By approaching a project in this way, there are no surprises, no disappointments, no “second bites at the apple” and no bait-and-switching by the developer or by government.
BINJE: And finally: We have a gubernatorial election next week. How would you advise the next governor to reorganize state government to better manage the systems we currently have?
TZ: I think state government operated best — in terms of economic development, including real estate development — when we had a Commerce Department.
We have a marketing arm to recruit and retain businesses — that’s Choose NJ.
We have a pitchman — that’s usually the Governor or some other high-level official.
We have the public bank when companies need to be wooed with financial incentives and when redevelopers need a subsidy to make their projects pencil-out — that’s the EDA.
And we have an agency to help companies navigate the bureaucracy to do business here — that’s the state Business Action Center.
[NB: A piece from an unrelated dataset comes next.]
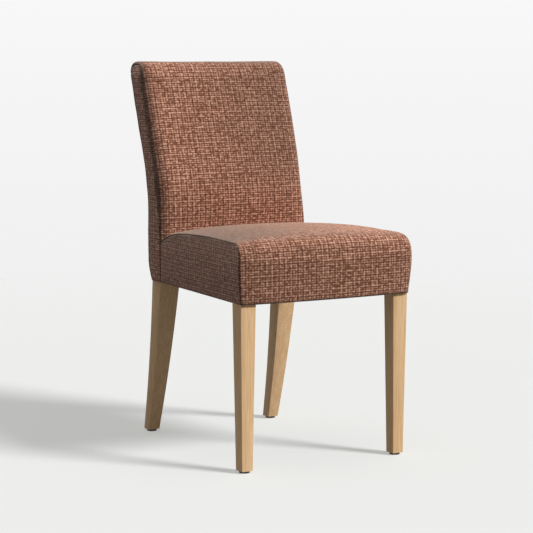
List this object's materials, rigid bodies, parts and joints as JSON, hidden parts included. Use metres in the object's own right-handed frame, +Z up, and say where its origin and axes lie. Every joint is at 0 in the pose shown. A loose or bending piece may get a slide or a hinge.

But what we do not have is an ombudsman to take each development or redevelopment project of any meaningful size and help it get from permitting and approvals, through groundbreaking, all the way to ribbon-cutting.
This role has been filled on an ad hoc basis, with mixed success, by various people in the Governor’s Office, most recently by a deputy chief of staff and in the Christie administration by the Lieutenant Governor herself. But these officials and their staffs have other duties.
A Commerce Department, as we had in the Whitman years, would tie all these roles and responsibilities together much more effectively.